What we do for cookies

This delicious images was taken by John Dancy (@johnnyd0805 on twitter)

If I was asked to pick the single most defining moment of my life, it would be that time in the first grade when my teacher called me up to the front of the class and had the other students applaud me for not only finishing my math quiz first, but also getting all of the answers right. I also remember she gave me a cookie-which I don’t think teachers are supposed to do these days, but whatever.

From that moment on, I knew one thing: knowledge was rewarded. The praise felt amazing, the cookie was probably delicious, and all I wanted more than anything in that moment was more of that. I don’t know if I literally went home that night to practise my addition, but starting that day, every opportunity to be the labelled the best at something was weighted with the possibility of more public praise and more cookies.
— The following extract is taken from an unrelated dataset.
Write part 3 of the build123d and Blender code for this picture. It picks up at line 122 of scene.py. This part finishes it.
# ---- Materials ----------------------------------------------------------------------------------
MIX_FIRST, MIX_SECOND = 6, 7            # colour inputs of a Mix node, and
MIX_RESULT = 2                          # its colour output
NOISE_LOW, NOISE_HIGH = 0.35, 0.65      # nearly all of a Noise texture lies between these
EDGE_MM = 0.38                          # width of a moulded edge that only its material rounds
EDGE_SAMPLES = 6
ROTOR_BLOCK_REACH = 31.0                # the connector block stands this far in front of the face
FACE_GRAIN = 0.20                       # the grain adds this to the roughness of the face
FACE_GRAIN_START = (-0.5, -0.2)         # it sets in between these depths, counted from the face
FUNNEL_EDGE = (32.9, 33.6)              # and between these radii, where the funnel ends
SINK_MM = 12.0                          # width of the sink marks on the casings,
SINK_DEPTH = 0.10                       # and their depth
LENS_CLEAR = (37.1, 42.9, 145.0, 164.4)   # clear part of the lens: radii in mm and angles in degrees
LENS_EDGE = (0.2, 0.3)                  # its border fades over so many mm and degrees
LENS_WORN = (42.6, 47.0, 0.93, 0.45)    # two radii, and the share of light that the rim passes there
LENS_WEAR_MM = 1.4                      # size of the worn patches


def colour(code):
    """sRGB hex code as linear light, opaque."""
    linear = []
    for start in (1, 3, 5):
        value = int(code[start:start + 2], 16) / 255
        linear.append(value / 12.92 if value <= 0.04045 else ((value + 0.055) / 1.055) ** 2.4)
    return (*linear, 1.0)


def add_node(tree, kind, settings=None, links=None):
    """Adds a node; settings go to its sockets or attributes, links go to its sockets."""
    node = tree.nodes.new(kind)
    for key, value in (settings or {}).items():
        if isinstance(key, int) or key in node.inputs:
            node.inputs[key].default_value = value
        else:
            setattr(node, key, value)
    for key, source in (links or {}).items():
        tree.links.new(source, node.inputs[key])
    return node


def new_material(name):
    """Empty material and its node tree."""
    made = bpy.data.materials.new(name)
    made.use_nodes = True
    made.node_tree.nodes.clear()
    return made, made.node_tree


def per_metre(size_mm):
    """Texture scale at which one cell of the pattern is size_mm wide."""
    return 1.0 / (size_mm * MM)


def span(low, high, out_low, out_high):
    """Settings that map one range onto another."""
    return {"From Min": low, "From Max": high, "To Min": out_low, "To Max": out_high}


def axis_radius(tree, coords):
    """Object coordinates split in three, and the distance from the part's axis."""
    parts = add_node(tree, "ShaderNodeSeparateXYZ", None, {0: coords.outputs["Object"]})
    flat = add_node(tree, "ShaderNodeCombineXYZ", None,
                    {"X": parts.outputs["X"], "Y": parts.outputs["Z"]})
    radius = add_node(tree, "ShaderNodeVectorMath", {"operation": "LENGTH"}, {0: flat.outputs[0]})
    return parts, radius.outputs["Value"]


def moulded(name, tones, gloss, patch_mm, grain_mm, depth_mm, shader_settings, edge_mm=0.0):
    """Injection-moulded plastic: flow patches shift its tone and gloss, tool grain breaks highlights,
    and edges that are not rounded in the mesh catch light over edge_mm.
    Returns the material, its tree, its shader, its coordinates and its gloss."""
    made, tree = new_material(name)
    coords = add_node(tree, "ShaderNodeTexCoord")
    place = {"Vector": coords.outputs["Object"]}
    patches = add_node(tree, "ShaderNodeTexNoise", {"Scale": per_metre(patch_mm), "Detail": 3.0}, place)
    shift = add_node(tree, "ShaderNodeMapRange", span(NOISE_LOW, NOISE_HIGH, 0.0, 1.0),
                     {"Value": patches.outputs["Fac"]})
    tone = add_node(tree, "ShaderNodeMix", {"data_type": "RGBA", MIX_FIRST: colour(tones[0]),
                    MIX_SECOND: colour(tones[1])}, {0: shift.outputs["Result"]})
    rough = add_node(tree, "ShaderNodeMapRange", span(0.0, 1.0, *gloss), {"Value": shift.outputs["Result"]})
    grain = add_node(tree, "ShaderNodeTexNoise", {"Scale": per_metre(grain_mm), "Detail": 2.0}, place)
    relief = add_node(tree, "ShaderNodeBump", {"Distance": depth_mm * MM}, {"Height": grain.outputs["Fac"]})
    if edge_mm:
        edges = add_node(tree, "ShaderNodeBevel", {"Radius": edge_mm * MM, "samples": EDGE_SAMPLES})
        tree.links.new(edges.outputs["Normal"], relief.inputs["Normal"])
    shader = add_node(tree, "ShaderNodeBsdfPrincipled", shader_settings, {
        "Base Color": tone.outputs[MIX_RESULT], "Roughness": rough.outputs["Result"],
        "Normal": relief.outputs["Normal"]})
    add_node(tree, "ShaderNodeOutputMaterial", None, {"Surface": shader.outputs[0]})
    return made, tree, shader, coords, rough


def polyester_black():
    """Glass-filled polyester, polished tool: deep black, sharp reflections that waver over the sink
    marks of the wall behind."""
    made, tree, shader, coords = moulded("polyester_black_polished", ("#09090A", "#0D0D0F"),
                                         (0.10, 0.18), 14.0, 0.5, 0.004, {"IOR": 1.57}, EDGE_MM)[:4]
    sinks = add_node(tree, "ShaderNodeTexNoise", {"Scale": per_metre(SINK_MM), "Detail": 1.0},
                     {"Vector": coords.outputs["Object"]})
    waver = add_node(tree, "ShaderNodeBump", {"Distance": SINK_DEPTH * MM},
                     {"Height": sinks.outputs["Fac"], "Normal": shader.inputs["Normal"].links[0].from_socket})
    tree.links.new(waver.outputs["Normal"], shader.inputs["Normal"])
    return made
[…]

Not only did I now have a greater motivation to get more answers right and finish tests faster and get higher grades, I knew it was possible, because I had done it before. That one moment led, I believe, to a childhood full of awards and pats on the back. People would constantly refer to me as ‘the smart kid’ or at least one of the smart kids, along with my brother and this girl in my class named Jenny.

I wasn’t the most athletic kid. I wasn’t terrible at sports but I was never the best at any sport. Or even good enough to make most teams once I got to highschool. But I also never really got the same praise for sports as I did for acadmics. I had little motivation to practise kicking the soccer ball in the backyard, or to invite my friends over to play a sport I was terrible at.

I was a little competitive, both in acadmics and sports, but I didn’t get particularly angry when I lost, as long as I thought the rules of the game were fair. If I didn’t get the best grade on a test, it didn’t discourage me, I just worked harder for the next one. Because I wanted that cookie. At this point of course, the cookies were metaphorical. Sometimes they were awards, sometimes they were praise or...stickers. Usually it was just the personal satisfaction of knowing I did really well.


If I think there’s one big problem with our educational system and culture, it’s telling kids that not only is it okay to not be good at things, but telling them there is something inherent about their brain or body that makes it impossible.

I don’t have children of my own, and I’m sure there’s a lot of pressure on parents when they are face to face with their single-digit-grade student, crying over their homework before they just dont ‘get it.’ But telling that child that it’s okay if they don’t get it because “some people are just bad at math” or “you don’t have to be good at this, you have other talents” is doing them a terrible disservice in the long-run just to save yourself some discomfort now.


Are some children inherently better at math, or science, or languages, or sports? Probably. Bodies and brains vary wildly. But not so wildly that a person would be incapable of learning something if they put in a little extra effort. Furthermore, knowledge, and most skills, are relative. The math you learn in grade 2 is based on the math you learned in grade 1. So the harder you work early, the easier the later stuff will come.


I read a story once, and I wish I could remember where I heard it but it went something like this:

“A man was speaking to an artist, famous for his lifelike sketches. The man says to the artist, ‘I wish I had your talent. I draw like a 12 year old.’ and the artist replies, ‘that’s probably because you stopped drawing when you were 12.”


This story is particularly more convincing when you mention the concept of “natural talent” to a world-class performer. Because they know that it’s not talent but hard work. They know about the years of practice in the studio or the backyard, about the money spent on tutors and coaches and books. They know about the sacrifices they had to make. Even if they do believe there was some inherent skill, they’ll know about their improvement.


No one is good by accident.


You may not know your grade 1 cookie moment. In fact, it may not have been a single moment but maybe an extended period of external pressure (maybe your parents forcing you to practise the Oboe until you really started to get it), but I’m sure there was one. And it’s very likely, if you consider yourself particularly bad at something, usually math, sports or technology, that there was at least one time in your life when someone you respected told you that you just weren’t meant to be good at that thing. And the rest of your life was marred by the notion that no amount of effort would ever overcome that weakness.


So whatever it is that you’re good at: keep on trucking. And if there is something you’ve always believed you’re just meant to be bad at: maybe give it another go. You may have to start where you left off (ie, go back and brush up on your grade 10 math), but I guarantee it’s in you.